Kollar-Kotelly's order raised the tally to 30 long-held Guantánamo detainees who civilian judges have decided were unlawfully held at Guantánamo -- compared with seven captives whose detentions have been approved once the U.S. Supreme Court ruled the war on terror captives' could challenge their detentions in federal court.

Rabia also became the second man among the 30 war on terror captives ordered released who had been facing a war crime charge sworn out by a Pentagon prosecutor.

This summer, Judge Ellen Segal Huvelle ordered alleged Afghan war criminal Mohammed Jawad repatriated after concluding that Jawad's military commissions case was a "shambles.'' The Pentagon sent Jawad home to Afghanistan.

There was no immediate comment from the Pentagon's Office of Military Commissions, which handles the Guantánamo war crimes cases. At the Justice Department, National Security Division spokesman Dean Boyd said lawyers were "reviewing the ruling.''

Rabia, a father of four, claimed he went to Afghanistan after the Sept. 11, 2001, attacks on a humanitarian mission in keeping with his devotion to a tenet of Islam that requires charitable giving. He said he had been employed by Kuwaiti Airways at the time of his trip, and was on an approved vacation.

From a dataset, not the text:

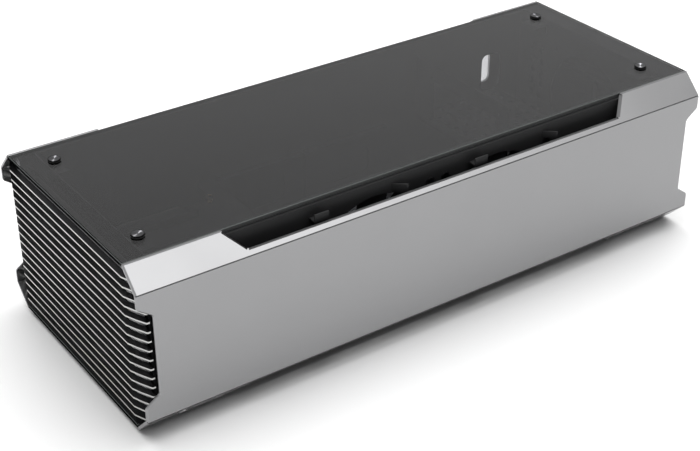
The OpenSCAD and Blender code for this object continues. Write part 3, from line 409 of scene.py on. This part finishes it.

Most of his late August hearing was closed to the public as defense and Justice Department attorneys dueled over the classified record of his interrogations and case developed at the detention center at the U.S. Navy base in southeast Cuba.

His lawyer, David Cynamon, argued at an unclassified portion of his hearing last month that U.S. interrogators learned of Rabia's Arabic honorific, Abu Abdullah al Kuwaiti, and confused him with another Kuwaiti who had the same nickname. That Abu Abdullah did handle logistics and supplies in the showdown between U.S. Special Forces and their allies and loyalists to Osama bin Laden at Tora Bora, said Cynamon. But he was killed in the American-led shock-and-awe strikes on al Qaeda fanatics defending bin Laden in a tunnel and cave complex.

"The government's so-called case against Mr. al Rabia was based almost entirely on false 'confessions' wrung out of him by months of clearly improper and abusive interrogation techniques taken right from the playbook of the North Koreans and Chinese Communists,'' Cynamon told The Miami Herald Thursday night. "Our government should be ashamed of itself -- first for using such tactics, then for defending them in court. This is why the writ of habeas corpus matters.''

Justice Department attorney Sarah Maloney had defended Rabia's seven-year detention at the hearing last month by arguing, in part, that military-intelligence agents had accurately concluded that Rabia was at Tora Bora. She also noted that he had years earlier obtained a master's degree from the Daytona Beach campus of Embry Riddle Aeronautical University.

Kollar-Kotelly has reviewed the cases of three Kuwaiti now at Guantánamo, and has scheduled a hearing for a fourth. She has so far ordered two released as unlawfully detained, and upheld the Defense Department's authority to continue to detain the third.